• Recorded information:
==================================================

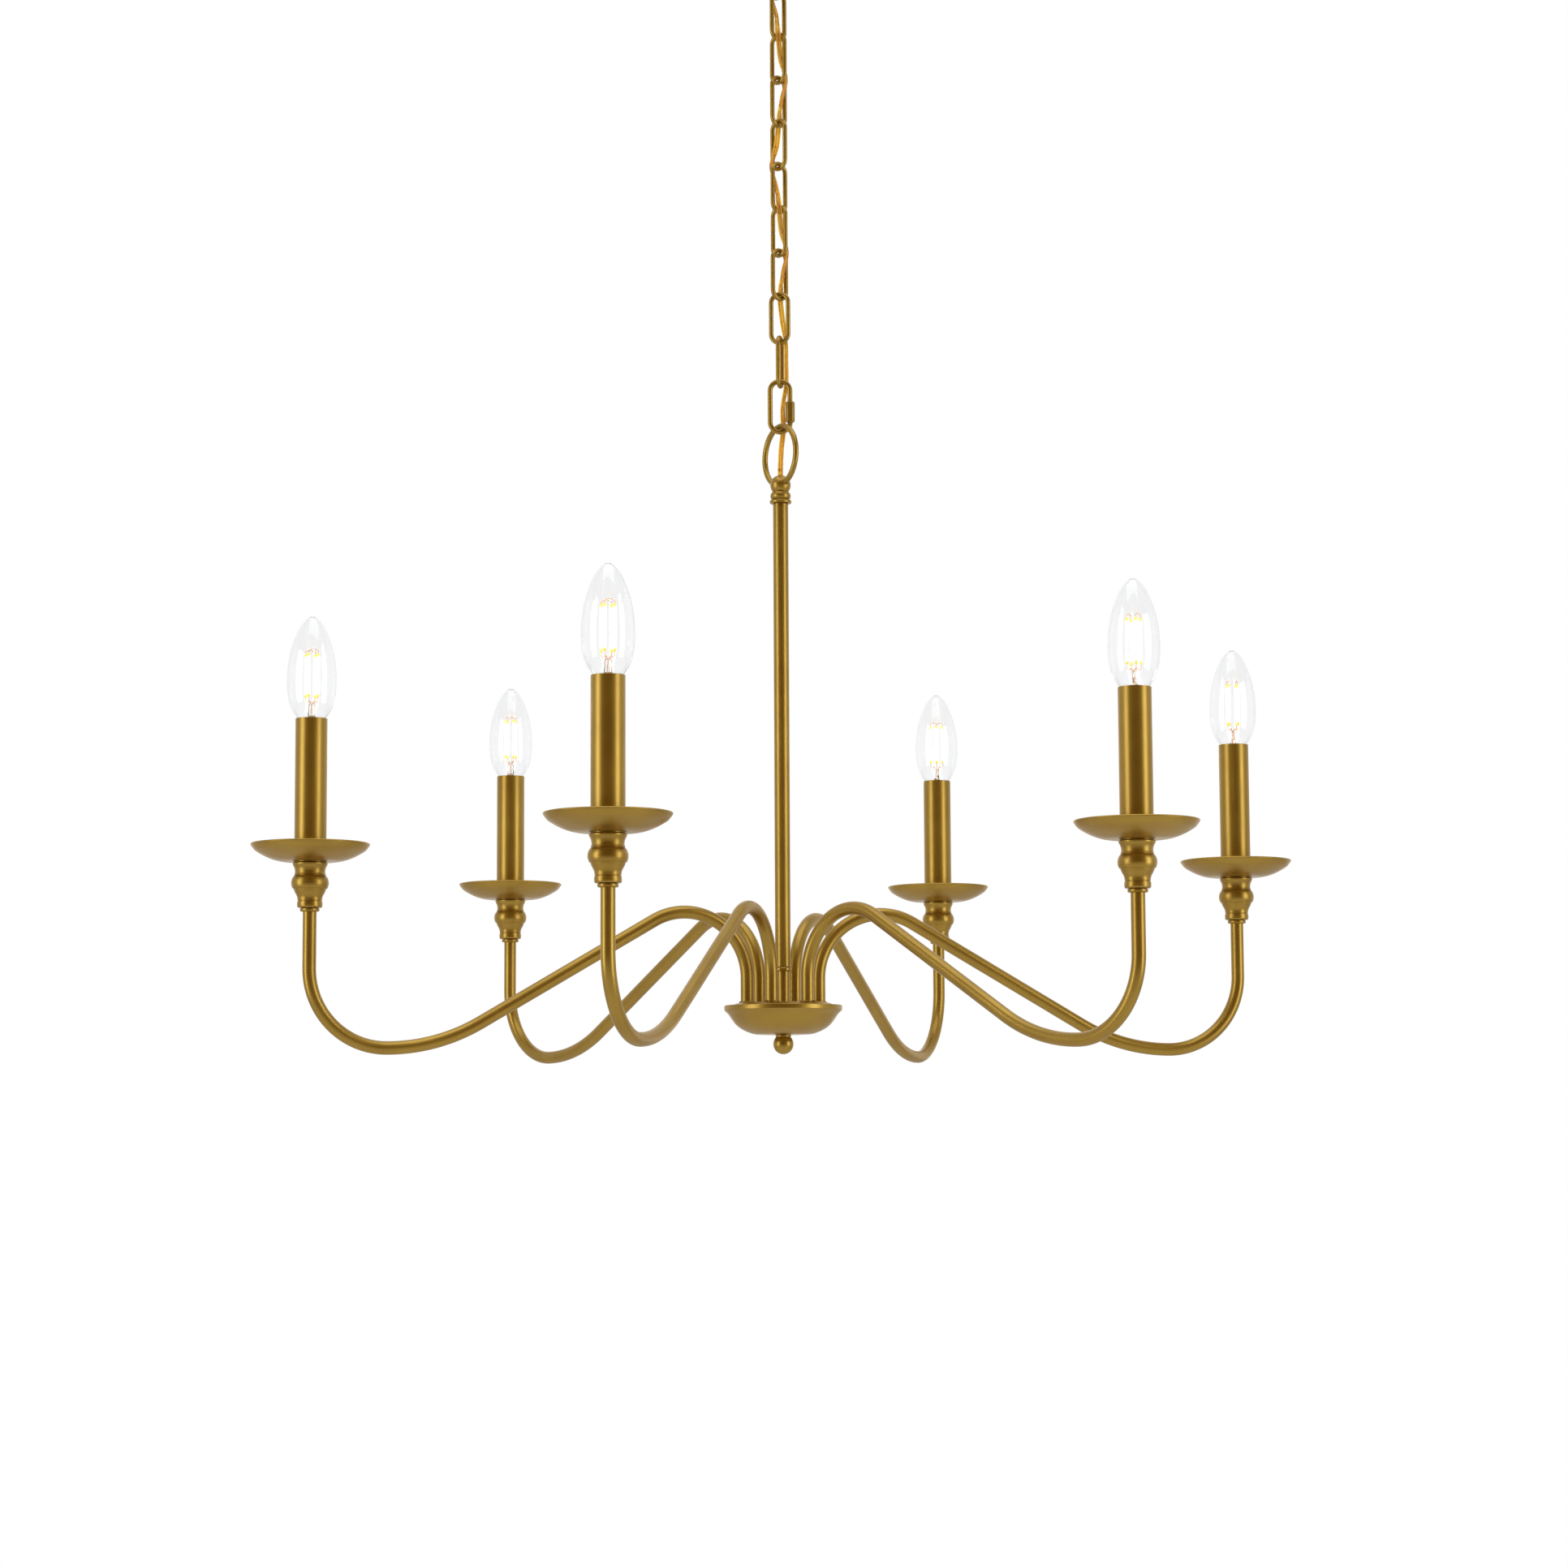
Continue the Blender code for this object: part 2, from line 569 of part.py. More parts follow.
def make_cord():
    """The supply cord: down the fitting's bore, woven down the chain, and into the stem to the hub."""
    pivots = CHAIN_PIVOTS + [QUICK_LOW]
    contacts = [z + 2 * MM for z in pivots]
    lowers = contacts[1:] + [HUB_Z + BALL_HEIGHT + 12 * MM]
    route = [(0, 0, -1.5 * MM), (0, 0, -20 * MM), (0, 0, FITTING_COLLAR_Z[1] - 1.5 * MM)]
    for (beside, middle), contact, below in zip(CORD_ROUTE_MM, contacts, lowers):
        route.append((beside[0] * MM, beside[1] * MM, contact))
        route.append((middle[0] * MM, middle[1] * MM, (contact + below) / 2))
    ball_top = HUB_Z + BALL_HEIGHT + BALL_RADIUS
    route += [(0, 0, ball_top + 4 * MM), (0, 0, ball_top - 4 * MM)]
    stem_points = 4
    for k in range(1, stem_points + 1):
        route.append((0, 0, ball_top - 4 * MM - (ball_top - HUB_Z - 14 * MM) * k / stem_points))
    points = smooth_route([Vector(point) for point in route], CORD_STEPS)
    place(wire("supply_cord", points, CORD_RADIUS), "amber_cord")


make_ceiling_fitting()
make_chain()
make_quick_link()
make_hanging_loop()
make_stem()
make_hub()
make_arms()
make_cord()
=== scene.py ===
"""The looks of the multi arm chandelier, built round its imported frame.

Meshes are in metres in the frame's own axes: the ceiling is at z = 0, +Z is up and the front is -Y.
Outlines of turned pieces are in millimetres as (radius, height), with a third value where a corner is
rounded. Heights of the chandelier's own pieces start at the plane of the hub's rim.
"""

import json
import math

import bmesh
import bpy
from mathutils import Matrix, Vector


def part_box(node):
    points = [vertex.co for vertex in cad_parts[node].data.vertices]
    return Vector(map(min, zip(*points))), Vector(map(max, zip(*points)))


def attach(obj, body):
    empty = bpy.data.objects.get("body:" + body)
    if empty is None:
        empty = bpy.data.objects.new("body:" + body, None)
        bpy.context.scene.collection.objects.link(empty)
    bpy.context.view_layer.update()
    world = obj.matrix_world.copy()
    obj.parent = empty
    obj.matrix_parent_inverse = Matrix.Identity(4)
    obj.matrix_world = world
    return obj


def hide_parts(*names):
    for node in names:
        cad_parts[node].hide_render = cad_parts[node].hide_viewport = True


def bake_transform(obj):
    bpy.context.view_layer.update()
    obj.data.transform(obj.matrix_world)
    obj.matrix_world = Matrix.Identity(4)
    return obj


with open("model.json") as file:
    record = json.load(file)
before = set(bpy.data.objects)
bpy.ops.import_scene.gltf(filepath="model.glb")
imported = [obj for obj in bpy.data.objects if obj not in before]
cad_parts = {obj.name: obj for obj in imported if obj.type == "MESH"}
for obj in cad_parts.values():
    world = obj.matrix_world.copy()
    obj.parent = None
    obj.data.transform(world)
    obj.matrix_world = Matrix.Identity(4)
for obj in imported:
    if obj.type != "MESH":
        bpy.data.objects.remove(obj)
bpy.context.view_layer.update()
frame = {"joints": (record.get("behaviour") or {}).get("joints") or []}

MM = 0.001
AXIS_X = Vector((1, 0, 0))
AXIS_Y = Vector((0, 1, 0))
AXIS_Z = Vector((0, 0, 1))

# Places read from the frame.
BOWL_DEPTH = 19.8
HUB_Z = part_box("hub_bowl")[0].z + BOWL_DEPTH * MM
HUB = Matrix.Translation((0, 0, HUB_Z))
JOINTS = {joint["name"]: joint for joint in frame["joints"]}
LINK_COUNT = 9
ARM_COUNT = 6
LINK_PIVOTS = [JOINTS[f"link_{i + 1}_swing"]["pos_m"][2] for i in range(LINK_COUNT)]
QUICK_PIVOT = JOINTS["quick_link_swing"]["pos_m"][2]
LOOP_PIVOT = JOINTS["hanging_loop_swing"]["pos_m"][2]
SWIVELS = [Vector(JOINTS[f"arm_{k + 1}_swivel"]["pos_m"]) for k in range(ARM_COUNT)]
CANDLES = [sum(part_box(f"candle_sleeve_{k + 1}"), Vector()) / 2 for k in range(ARM_COUNT)]
LINK_BODIES = [f"link_{i + 1}" for i in range(LINK_COUNT)]
CHAIN_BODIES = ["ceiling_mount"] + LINK_BODIES + ["quick_link", "chandelier"]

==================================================

The lines to return run from the one containing "make_ceiling_fitting()" down to the one containing "imported = [obj"; give them exactly, both included, and no others.

• Response to this task:
make_ceiling_fitting()
make_chain()
make_quick_link()
make_hanging_loop()
make_stem()
make_hub()
make_arms()
make_cord()
=== scene.py ===
"""The looks of the multi arm chandelier, built round its imported frame.

Meshes are in metres in the frame's own axes: the ceiling is at z = 0, +Z is up and the front is -Y.
Outlines of turned pieces are in millimetres as (radius, height), with a third value where a corner is
rounded. Heights of the chandelier's own pieces start at the plane of the hub's rim.
"""

import json
import math

import bmesh
import bpy
from mathutils import Matrix, Vector


def part_box(node):
    points = [vertex.co for vertex in cad_parts[node].data.vertices]
    return Vector(map(min, zip(*points))), Vector(map(max, zip(*points)))


def attach(obj, body):
    empty = bpy.data.objects.get("body:" + body)
    if empty is None:
        empty = bpy.data.objects.new("body:" + body, None)
        bpy.context.scene.collection.objects.link(empty)
    bpy.context.view_layer.update()
    world = obj.matrix_world.copy()
    obj.parent = empty
    obj.matrix_parent_inverse = Matrix.Identity(4)
    obj.matrix_world = world
    return obj


def hide_parts(*names):
    for node in names:
        cad_parts[node].hide_render = cad_parts[node].hide_viewport = True


def bake_transform(obj):
    bpy.context.view_layer.update()
    obj.data.transform(obj.matrix_world)
    obj.matrix_world = Matrix.Identity(4)
    return obj


with open("model.json") as file:
    record = json.load(file)
before = set(bpy.data.objects)
bpy.ops.import_scene.gltf(filepath="model.glb")
imported = [obj for obj in bpy.data.objects if obj not in before]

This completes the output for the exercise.